Introduction
Understanding the concepts of training data, validation data, and test data is important in machine learning. In the world of machine learning, data reigns supreme. Data must be properly segmented to ensure optimal results for machine learning models. The trio of training data sets, validation data sets, and test data sets, play an important role in shaping your machine learning model.
It is important to understand the differences between training data, validation data, and test data. Further, you need to understand how your training data set, validation data set, and test data work together to optimize your machine learning models.
Data and machine learning
Machine learning (ML) is a branch of artificial intelligence (AI) that uses data and algorithms to mimic real-world situations. Machine learning helps you forecast, analyze, and study human behaviors and events. Machine learning helps you understand customer behaviors, spot process-related patterns, and operational gaps.
Machine learning also helps you predict trends and developments. Constructing a machine learning algorithm depends on how it will collect data. In this process, information is categorized into three types of data:
- Training data.
- Validation data.
- Test data.
What is training data?
Training data is used to train a machine learning model to predict an expected outcome. A training dataset is used to train machine models to predict expected outcomes like churn, sales lead scoring, or a time series forecast. The algorithm’s design focuses on the outcome of the expected or predicted result. Training data is the dataset used to train the model. Training data is what the model uses to learn and eventually predict results. Training data teaches an algorithm to extract relevant aspects of the outcome. A training set is often used to make a program understand how to apply different features, aspects, and technologies. Here is an example of training data for predicting sales lead conversion:
The model uses features (columns) to train on the outcome (target variable: “converted – YES/NO”).
Training the model requires running the training data and comparing the result with the target or expected outcome. Using the comparison as a guide, the model’s parameters are adjusted until the desired target is reached.
What is validation data?
Validation data is used to check the accuracy and quality of the model used on the training data. A validation dataset does not teach a model. Validation sets are used to reveal biases, so that the model can be adjusted to produce unbiased results. A validation set indirectly affects a machine learning model. Your validation set is used several times to validate the machine learning model’s outputs or outcomes. Validation sets are also known as a development set, as it is only used during machine learning model development.
What is test data?
Test data is used to perform a realistic check on an algorithm. Test data, also known as a testing set, or test set, confirms if the machine learning model is accurate. Once the machine learning model is confirmed as accurate, it can be used for predictive analytics. Test data is similar to validation data. Unlike validation data, test sets are only used once on the final model.

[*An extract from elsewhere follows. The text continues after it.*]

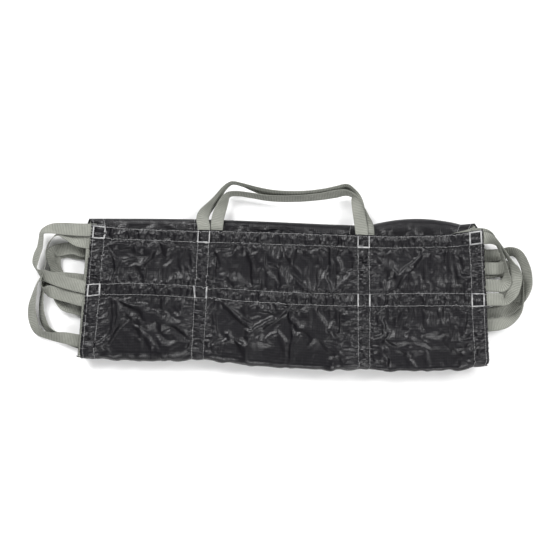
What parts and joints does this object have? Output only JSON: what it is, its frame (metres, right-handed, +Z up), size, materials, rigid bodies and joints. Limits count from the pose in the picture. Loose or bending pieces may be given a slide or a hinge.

Here’s an example of a test set for predicting sales lead conversion:
As we know what an outcome should be (Converted YES or NO), we can see the model performance and accuracy. Machine learning models count how many times the model correctly predicts the target outcome (“Converted”).
Data splitting for training and testing your machine learning model
Teaching a machine learning model will mean undertaking data splitting. You will need to denote which type of data you are working with: training data, validation data, or test data. Teaching your machine learning model requires data splitting into two primary datasets: training data and test data. Data splitting ensures that an algorithm model can help analysts find features or aspects that include an outcome or result. The standard data splitting approach uses the Pareto principle. The Pareto principle is also known as the 80:20 rule. The Pareto principle states that 80% of effects come from 20% of causes. The 80:20 rule can be applied to your data splitting as it is a reliable way to assess data. Your data splitting approach should:
- Use 80% of your data as training data.
- Use the remaining 20% of your data as testing data.
Why do we split data in machine learning?
We split data in machine learning to assess our machine learning model’s performance. Dataset splits are especially important if your machine learning model does not have expected outcomes or results.
Best practice guidelines for test data
We outline key best practices for test data. Your test data should:
- Be large enough to yield statistically meaningful results.
- Be representative of your dataset as a whole.
- Match your training data, in terms of characteristics.
Best practice guidelines for training data
We outline best practices for training data. With your training data, you should:
- Avoid target leakage: Your training data should only include data that is related to the expected outcome. Target leakage occurs when a variable used in the model is not a factor in attaining the target result. It happens when the model uses data that is not available or is considered unseen data.
- Prevent training-serving skew: Ensure no changes are made to the training data, the final testing data set, and the serving pipelines. Skews occur when the data used undergoes changes from when it was used for training to when it was served.
- Use time signals: If you expect a pattern to shift over time, you need to provide the algorithm with time signal information to adjust to the pattern shift.
- Include clear information where needed: If your dataset requires explicit explanation, include features that will let the algorithm understand that information clearly.
- Avoid bias: Ensure that your training data is representative of the potential data you will use to develop predictions.
- Provide enough training data: Your machine learning model’s performance may not fit your target output if you don’t have enough training data.
- Ensure it is based on reality: Your training data must mimic what happens in the real world. Training data can include CRM data, documents, numbers, images, videos, and transactions with features vital to your target result.
Your data must be properly segmented to ensure optimal results for your machine learning models.